→ Challenge
Filter the records below for the word "objects". Copy each line that holds it.

→ Information provided
--- Begin ---

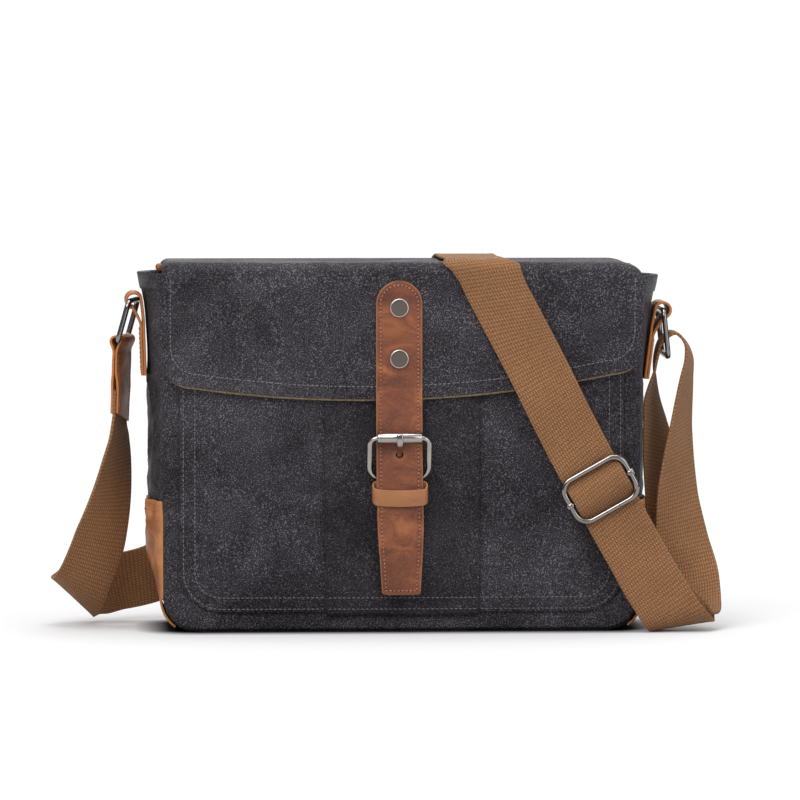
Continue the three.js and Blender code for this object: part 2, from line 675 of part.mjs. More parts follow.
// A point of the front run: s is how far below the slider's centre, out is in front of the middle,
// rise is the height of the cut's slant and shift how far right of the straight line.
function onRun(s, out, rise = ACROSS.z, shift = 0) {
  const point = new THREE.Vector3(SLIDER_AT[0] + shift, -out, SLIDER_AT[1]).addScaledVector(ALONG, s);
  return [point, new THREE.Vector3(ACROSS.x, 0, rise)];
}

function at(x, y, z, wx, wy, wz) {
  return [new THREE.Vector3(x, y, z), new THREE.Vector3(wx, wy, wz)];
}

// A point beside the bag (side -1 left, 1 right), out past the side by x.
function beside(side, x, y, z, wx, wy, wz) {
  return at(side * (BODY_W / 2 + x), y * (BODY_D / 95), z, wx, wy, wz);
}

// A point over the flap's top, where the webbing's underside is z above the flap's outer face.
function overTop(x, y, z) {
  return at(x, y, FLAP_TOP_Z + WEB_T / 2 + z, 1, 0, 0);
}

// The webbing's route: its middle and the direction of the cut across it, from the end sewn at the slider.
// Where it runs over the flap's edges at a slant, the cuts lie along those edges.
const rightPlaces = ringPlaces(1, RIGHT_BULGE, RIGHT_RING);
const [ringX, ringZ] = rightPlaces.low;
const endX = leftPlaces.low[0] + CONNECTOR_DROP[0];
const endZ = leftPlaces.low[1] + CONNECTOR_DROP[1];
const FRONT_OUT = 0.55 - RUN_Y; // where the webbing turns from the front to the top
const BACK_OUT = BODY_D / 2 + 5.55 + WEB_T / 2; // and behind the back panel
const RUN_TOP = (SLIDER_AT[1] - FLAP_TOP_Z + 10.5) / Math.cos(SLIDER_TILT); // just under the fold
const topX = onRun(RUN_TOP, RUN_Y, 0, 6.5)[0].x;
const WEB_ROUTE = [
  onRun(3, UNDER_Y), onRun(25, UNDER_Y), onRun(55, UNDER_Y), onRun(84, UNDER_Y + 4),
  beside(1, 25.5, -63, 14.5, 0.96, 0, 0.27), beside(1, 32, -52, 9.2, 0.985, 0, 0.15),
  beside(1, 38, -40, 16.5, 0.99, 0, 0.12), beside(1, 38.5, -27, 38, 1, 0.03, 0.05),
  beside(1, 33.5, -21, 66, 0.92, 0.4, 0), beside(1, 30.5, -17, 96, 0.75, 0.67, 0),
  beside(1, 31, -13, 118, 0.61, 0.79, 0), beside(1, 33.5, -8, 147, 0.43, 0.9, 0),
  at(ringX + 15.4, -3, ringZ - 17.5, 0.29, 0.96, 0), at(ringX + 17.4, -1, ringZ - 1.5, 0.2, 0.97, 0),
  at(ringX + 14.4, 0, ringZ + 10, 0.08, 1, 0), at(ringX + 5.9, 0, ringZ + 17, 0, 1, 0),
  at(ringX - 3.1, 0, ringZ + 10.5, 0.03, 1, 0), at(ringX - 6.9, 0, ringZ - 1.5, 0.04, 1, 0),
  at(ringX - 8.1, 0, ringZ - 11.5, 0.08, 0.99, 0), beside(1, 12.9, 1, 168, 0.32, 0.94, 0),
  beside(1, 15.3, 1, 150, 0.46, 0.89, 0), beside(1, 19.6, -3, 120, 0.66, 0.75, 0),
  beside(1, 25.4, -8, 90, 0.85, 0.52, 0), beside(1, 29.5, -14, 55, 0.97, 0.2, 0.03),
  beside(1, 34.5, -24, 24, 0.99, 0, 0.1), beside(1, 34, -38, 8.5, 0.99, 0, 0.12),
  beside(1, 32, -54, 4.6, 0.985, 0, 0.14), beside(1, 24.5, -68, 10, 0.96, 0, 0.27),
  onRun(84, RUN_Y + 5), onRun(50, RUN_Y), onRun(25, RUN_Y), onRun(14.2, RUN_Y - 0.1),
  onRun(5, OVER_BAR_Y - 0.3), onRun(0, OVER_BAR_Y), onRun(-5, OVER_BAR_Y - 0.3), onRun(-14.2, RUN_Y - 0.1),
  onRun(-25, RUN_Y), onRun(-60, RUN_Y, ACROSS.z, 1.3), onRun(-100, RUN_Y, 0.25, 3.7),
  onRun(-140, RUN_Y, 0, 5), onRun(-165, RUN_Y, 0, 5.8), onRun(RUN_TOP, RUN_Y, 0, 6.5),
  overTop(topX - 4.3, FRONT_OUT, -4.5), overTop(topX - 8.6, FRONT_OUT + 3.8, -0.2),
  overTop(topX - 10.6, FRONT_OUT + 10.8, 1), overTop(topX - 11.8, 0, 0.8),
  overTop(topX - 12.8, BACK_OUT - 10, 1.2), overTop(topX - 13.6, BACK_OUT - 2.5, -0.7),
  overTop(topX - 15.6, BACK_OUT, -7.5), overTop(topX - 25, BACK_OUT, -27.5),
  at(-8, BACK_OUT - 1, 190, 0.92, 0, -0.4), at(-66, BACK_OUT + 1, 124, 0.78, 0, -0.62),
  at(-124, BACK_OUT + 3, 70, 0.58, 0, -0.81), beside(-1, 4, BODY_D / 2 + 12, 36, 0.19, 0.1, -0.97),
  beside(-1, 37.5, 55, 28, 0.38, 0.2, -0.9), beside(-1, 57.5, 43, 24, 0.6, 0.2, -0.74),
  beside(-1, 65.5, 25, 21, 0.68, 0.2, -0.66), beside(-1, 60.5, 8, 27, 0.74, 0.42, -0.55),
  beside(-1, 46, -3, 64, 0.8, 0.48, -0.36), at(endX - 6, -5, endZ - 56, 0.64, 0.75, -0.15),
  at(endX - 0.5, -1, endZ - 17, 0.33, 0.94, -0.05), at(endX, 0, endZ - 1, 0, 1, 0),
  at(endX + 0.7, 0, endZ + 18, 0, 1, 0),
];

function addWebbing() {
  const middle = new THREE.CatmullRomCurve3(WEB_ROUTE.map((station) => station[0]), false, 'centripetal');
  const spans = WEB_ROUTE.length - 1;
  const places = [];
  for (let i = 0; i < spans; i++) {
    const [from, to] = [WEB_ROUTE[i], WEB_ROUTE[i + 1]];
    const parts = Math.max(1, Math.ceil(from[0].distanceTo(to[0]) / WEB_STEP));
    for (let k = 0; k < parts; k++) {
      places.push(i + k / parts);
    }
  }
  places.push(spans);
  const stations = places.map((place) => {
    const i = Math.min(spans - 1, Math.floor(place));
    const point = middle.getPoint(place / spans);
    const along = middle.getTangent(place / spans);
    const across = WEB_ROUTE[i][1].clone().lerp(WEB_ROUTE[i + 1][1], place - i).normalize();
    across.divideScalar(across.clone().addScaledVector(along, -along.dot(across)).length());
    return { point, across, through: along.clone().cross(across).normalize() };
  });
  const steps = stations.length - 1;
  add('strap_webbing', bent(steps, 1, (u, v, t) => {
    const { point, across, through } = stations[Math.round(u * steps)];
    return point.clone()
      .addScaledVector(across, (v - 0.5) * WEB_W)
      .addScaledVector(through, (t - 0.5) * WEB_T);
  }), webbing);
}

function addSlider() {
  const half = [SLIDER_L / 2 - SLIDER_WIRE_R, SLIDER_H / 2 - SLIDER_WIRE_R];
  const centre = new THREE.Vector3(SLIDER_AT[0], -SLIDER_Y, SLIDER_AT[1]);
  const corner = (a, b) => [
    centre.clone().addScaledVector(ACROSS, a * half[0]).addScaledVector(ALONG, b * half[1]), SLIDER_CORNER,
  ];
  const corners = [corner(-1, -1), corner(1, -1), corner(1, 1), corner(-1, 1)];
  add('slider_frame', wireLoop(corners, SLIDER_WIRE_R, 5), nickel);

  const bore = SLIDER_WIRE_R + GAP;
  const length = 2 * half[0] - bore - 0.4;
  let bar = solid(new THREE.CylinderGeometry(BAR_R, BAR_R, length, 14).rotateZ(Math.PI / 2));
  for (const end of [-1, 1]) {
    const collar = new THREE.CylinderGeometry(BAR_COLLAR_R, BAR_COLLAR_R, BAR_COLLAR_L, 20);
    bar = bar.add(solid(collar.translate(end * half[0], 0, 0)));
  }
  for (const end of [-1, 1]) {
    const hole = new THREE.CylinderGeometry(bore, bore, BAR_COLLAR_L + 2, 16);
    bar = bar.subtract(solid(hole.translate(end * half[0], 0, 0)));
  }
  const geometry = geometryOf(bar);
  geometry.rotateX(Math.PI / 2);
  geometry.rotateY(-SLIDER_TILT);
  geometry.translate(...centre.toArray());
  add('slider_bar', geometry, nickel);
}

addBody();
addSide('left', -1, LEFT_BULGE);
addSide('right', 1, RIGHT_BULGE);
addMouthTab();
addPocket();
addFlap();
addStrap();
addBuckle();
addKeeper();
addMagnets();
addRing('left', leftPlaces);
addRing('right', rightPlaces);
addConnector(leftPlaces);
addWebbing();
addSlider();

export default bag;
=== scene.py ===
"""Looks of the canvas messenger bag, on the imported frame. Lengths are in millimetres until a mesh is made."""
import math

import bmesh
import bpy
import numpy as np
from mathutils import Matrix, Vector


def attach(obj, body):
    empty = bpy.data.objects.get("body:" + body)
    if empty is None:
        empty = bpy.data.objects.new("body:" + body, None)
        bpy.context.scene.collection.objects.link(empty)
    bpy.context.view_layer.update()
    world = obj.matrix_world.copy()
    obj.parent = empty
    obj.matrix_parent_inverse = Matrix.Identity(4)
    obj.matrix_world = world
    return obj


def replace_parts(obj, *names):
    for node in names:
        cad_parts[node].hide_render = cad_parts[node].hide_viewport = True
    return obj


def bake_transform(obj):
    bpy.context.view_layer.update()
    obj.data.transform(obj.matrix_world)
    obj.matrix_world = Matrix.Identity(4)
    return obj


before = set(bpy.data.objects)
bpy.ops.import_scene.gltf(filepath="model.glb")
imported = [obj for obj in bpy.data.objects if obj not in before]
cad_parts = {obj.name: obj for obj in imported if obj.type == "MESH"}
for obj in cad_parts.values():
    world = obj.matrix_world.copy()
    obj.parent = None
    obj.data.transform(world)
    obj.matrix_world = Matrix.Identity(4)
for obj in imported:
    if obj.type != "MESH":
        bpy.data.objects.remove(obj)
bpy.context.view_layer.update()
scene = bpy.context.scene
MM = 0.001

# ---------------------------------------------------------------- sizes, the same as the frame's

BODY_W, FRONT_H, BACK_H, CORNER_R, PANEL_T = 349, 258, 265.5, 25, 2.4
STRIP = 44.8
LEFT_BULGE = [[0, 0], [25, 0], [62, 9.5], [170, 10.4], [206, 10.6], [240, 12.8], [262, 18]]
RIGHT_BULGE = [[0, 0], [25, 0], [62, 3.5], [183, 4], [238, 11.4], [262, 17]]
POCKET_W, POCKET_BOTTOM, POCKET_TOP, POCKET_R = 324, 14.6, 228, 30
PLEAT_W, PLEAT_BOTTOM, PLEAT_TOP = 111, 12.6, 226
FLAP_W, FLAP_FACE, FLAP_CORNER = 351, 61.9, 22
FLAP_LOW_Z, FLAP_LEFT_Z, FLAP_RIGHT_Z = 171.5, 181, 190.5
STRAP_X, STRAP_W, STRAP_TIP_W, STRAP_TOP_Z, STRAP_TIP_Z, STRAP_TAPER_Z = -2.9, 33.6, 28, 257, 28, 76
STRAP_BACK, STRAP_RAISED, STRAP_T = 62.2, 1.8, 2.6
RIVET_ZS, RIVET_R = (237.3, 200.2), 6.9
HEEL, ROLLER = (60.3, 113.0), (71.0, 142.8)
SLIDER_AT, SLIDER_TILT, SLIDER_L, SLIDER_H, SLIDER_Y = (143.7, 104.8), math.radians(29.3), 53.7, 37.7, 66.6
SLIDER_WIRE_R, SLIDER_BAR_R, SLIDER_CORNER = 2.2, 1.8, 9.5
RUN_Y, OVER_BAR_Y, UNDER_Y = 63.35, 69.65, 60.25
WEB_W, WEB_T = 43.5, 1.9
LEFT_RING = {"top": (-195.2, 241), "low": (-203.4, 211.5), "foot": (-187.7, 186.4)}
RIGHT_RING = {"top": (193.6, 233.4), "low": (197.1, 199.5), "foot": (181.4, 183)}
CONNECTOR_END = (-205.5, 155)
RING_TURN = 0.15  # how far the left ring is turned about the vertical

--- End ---
--- Begin ---

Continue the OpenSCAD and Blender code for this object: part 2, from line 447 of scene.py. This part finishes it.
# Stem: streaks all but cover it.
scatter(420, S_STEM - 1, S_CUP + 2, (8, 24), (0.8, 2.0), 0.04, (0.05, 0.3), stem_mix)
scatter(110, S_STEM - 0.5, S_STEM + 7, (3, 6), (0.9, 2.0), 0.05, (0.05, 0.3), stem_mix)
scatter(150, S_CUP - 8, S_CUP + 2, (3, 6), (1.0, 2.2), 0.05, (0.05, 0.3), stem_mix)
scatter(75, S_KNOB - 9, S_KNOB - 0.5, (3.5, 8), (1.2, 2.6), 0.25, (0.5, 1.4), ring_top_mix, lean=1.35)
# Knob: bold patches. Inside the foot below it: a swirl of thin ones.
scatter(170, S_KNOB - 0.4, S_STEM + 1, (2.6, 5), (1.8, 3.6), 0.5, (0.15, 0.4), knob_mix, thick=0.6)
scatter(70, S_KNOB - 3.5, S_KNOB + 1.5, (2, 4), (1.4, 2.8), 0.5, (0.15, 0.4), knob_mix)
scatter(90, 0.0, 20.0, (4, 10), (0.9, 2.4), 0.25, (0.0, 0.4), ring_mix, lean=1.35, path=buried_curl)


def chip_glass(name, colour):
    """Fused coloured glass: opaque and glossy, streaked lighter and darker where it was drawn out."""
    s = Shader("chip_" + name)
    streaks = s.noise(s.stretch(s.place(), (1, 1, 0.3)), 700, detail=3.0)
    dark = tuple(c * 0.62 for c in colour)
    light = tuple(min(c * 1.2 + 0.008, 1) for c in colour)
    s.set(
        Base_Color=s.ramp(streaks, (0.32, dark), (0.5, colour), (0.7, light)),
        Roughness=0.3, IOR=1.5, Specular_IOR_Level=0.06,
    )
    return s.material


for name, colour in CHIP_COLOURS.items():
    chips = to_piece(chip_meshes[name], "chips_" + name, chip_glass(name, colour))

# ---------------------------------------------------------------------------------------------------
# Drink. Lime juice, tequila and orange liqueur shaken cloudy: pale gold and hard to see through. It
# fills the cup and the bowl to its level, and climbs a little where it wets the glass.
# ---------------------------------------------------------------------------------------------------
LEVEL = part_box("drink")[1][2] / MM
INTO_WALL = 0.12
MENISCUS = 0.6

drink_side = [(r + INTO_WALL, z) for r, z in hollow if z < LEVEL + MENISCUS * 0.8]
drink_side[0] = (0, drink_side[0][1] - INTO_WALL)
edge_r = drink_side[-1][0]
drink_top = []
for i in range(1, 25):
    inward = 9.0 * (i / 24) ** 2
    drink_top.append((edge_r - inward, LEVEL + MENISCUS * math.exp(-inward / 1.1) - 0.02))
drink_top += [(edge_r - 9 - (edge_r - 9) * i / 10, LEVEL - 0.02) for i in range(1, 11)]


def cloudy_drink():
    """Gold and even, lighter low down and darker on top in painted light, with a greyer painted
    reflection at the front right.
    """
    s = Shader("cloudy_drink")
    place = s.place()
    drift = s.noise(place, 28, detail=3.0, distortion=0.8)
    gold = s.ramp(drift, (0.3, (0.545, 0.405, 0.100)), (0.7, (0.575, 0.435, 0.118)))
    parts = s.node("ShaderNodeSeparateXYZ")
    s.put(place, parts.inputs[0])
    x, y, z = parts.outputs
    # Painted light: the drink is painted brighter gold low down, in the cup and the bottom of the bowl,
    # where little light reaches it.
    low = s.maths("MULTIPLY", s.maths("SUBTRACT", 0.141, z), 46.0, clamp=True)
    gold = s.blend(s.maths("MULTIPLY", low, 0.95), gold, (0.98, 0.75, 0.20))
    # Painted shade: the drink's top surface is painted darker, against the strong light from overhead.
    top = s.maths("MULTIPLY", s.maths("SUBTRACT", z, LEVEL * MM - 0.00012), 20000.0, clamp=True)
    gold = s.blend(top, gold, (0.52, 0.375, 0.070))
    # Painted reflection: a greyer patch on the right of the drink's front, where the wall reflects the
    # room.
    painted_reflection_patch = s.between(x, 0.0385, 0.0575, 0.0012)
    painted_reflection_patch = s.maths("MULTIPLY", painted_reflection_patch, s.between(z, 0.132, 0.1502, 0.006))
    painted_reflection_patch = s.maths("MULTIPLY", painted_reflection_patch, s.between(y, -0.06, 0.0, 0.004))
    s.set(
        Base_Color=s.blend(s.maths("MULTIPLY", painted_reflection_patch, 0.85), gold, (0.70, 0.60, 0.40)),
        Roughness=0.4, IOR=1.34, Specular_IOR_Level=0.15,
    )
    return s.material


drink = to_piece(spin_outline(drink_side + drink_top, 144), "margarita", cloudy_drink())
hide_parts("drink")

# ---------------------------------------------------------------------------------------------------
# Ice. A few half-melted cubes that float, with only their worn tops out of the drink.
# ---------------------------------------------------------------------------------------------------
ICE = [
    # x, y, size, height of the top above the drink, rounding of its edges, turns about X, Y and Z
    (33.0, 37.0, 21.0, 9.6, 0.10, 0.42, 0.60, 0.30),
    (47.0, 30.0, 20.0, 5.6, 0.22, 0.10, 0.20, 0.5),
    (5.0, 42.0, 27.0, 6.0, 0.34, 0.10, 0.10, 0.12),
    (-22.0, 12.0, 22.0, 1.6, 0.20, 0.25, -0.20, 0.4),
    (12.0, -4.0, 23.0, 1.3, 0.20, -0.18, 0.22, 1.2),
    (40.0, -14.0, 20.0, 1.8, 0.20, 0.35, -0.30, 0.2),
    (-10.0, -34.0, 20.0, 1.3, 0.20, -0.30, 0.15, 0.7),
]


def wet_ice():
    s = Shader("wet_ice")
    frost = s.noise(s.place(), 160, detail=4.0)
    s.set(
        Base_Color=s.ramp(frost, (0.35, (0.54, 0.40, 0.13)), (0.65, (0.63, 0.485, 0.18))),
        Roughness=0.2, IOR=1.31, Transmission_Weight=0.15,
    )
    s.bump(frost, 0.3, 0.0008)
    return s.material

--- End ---

→ Solution to the exercise
    empty = bpy.data.objects.get("body:" + body)
        empty = bpy.data.objects.new("body:" + body, None)
        bpy.context.scene.collection.objects.link(empty)
before = set(bpy.data.objects)
imported = [obj for obj in bpy.data.objects if obj not in before]
        bpy.data.objects.remove(obj)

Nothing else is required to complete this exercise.